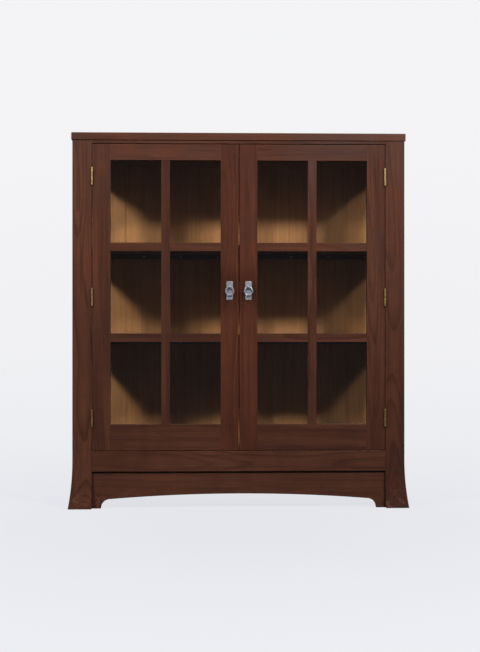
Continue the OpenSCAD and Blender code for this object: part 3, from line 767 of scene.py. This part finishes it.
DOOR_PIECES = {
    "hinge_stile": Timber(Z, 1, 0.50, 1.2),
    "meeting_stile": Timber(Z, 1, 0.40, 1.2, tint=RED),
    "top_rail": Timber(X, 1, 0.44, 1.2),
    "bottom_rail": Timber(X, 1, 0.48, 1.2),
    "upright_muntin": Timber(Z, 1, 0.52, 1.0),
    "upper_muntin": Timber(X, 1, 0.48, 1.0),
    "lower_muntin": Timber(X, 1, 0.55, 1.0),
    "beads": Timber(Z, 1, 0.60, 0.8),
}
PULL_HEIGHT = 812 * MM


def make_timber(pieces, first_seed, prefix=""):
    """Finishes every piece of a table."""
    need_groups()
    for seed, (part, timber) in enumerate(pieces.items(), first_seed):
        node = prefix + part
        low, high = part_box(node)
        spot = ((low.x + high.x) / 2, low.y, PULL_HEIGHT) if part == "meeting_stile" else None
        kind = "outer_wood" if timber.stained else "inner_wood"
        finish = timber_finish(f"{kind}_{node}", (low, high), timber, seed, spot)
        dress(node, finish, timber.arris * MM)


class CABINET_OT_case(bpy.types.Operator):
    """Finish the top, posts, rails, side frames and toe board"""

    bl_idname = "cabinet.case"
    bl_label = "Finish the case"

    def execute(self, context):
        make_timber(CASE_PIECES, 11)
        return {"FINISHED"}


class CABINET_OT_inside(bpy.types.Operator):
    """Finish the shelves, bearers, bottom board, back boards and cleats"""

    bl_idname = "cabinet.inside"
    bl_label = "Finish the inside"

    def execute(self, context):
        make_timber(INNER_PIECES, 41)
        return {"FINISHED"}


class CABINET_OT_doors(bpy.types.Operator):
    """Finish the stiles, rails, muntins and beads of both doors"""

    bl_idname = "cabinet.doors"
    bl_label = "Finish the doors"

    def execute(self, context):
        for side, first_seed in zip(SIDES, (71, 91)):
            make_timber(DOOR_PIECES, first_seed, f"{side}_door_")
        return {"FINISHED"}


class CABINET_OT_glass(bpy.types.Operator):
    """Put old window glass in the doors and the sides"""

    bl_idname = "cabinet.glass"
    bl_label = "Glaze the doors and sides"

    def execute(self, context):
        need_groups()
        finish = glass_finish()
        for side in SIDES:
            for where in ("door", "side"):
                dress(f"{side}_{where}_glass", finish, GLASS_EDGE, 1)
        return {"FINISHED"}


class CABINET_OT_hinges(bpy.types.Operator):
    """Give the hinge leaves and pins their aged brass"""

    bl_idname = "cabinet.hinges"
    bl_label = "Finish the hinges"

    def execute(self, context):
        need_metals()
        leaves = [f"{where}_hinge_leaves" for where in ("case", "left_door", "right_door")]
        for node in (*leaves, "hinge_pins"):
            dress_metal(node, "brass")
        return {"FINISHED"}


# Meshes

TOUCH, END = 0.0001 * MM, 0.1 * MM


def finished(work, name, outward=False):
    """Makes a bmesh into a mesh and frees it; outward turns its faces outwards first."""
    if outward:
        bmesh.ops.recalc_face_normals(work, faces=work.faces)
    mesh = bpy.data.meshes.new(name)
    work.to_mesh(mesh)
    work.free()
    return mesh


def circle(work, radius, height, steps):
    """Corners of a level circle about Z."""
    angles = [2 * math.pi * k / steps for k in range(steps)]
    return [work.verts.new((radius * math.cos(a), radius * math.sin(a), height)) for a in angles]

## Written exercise
Repeat the preceding lines exactly, please, every one of them.

## Solution for this task
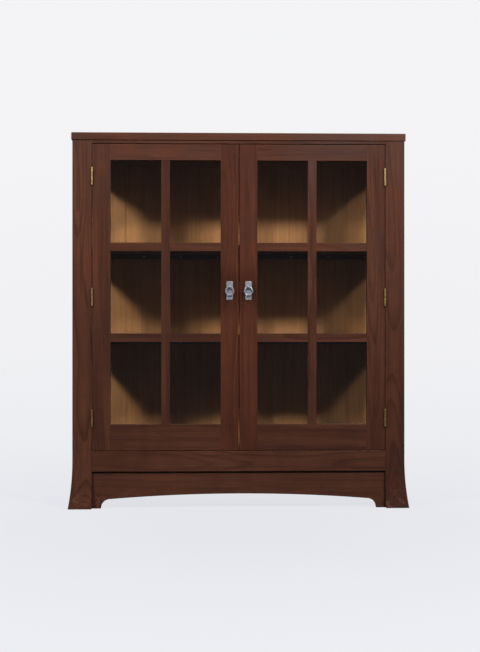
Continue the OpenSCAD and Blender code for this object: part 3, from line 767 of scene.py. This part finishes it.
DOOR_PIECES = {
    "hinge_stile": Timber(Z, 1, 0.50, 1.2),
    "meeting_stile": Timber(Z, 1, 0.40, 1.2, tint=RED),
    "top_rail": Timber(X, 1, 0.44, 1.2),
    "bottom_rail": Timber(X, 1, 0.48, 1.2),
    "upright_muntin": Timber(Z, 1, 0.52, 1.0),
    "upper_muntin": Timber(X, 1, 0.48, 1.0),
    "lower_muntin": Timber(X, 1, 0.55, 1.0),
    "beads": Timber(Z, 1, 0.60, 0.8),
}
PULL_HEIGHT = 812 * MM


def make_timber(pieces, first_seed, prefix=""):
    """Finishes every piece of a table."""
    need_groups()
    for seed, (part, timber) in enumerate(pieces.items(), first_seed):
        node = prefix + part
        low, high = part_box(node)
        spot = ((low.x + high.x) / 2, low.y, PULL_HEIGHT) if part == "meeting_stile" else None
        kind = "outer_wood" if timber.stained else "inner_wood"
        finish = timber_finish(f"{kind}_{node}", (low, high), timber, seed, spot)
        dress(node, finish, timber.arris * MM)


class CABINET_OT_case(bpy.types.Operator):
    """Finish the top, posts, rails, side frames and toe board"""

    bl_idname = "cabinet.case"
    bl_label = "Finish the case"

    def execute(self, context):
        make_timber(CASE_PIECES, 11)
        return {"FINISHED"}


class CABINET_OT_inside(bpy.types.Operator):
    """Finish the shelves, bearers, bottom board, back boards and cleats"""

    bl_idname = "cabinet.inside"
    bl_label = "Finish the inside"

    def execute(self, context):
        make_timber(INNER_PIECES, 41)
        return {"FINISHED"}


class CABINET_OT_doors(bpy.types.Operator):
    """Finish the stiles, rails, muntins and beads of both doors"""

    bl_idname = "cabinet.doors"
    bl_label = "Finish the doors"

    def execute(self, context):
        for side, first_seed in zip(SIDES, (71, 91)):
            make_timber(DOOR_PIECES, first_seed, f"{side}_door_")
        return {"FINISHED"}


class CABINET_OT_glass(bpy.types.Operator):
    """Put old window glass in the doors and the sides"""

    bl_idname = "cabinet.glass"
    bl_label = "Glaze the doors and sides"

    def execute(self, context):
        need_groups()
        finish = glass_finish()
        for side in SIDES:
            for where in ("door", "side"):
                dress(f"{side}_{where}_glass", finish, GLASS_EDGE, 1)
        return {"FINISHED"}


class CABINET_OT_hinges(bpy.types.Operator):
    """Give the hinge leaves and pins their aged brass"""

    bl_idname = "cabinet.hinges"
    bl_label = "Finish the hinges"

    def execute(self, context):
        need_metals()
        leaves = [f"{where}_hinge_leaves" for where in ("case", "left_door", "right_door")]
        for node in (*leaves, "hinge_pins"):
            dress_metal(node, "brass")
        return {"FINISHED"}


# Meshes

TOUCH, END = 0.0001 * MM, 0.1 * MM


def finished(work, name, outward=False):
    """Makes a bmesh into a mesh and frees it; outward turns its faces outwards first."""
    if outward:
        bmesh.ops.recalc_face_normals(work, faces=work.faces)
    mesh = bpy.data.meshes.new(name)
    work.to_mesh(mesh)
    work.free()
    return mesh


def circle(work, radius, height, steps):
    """Corners of a level circle about Z."""
    angles = [2 * math.pi * k / steps for k in range(steps)]
    return [work.verts.new((radius * math.cos(a), radius * math.sin(a), height)) for a in angles]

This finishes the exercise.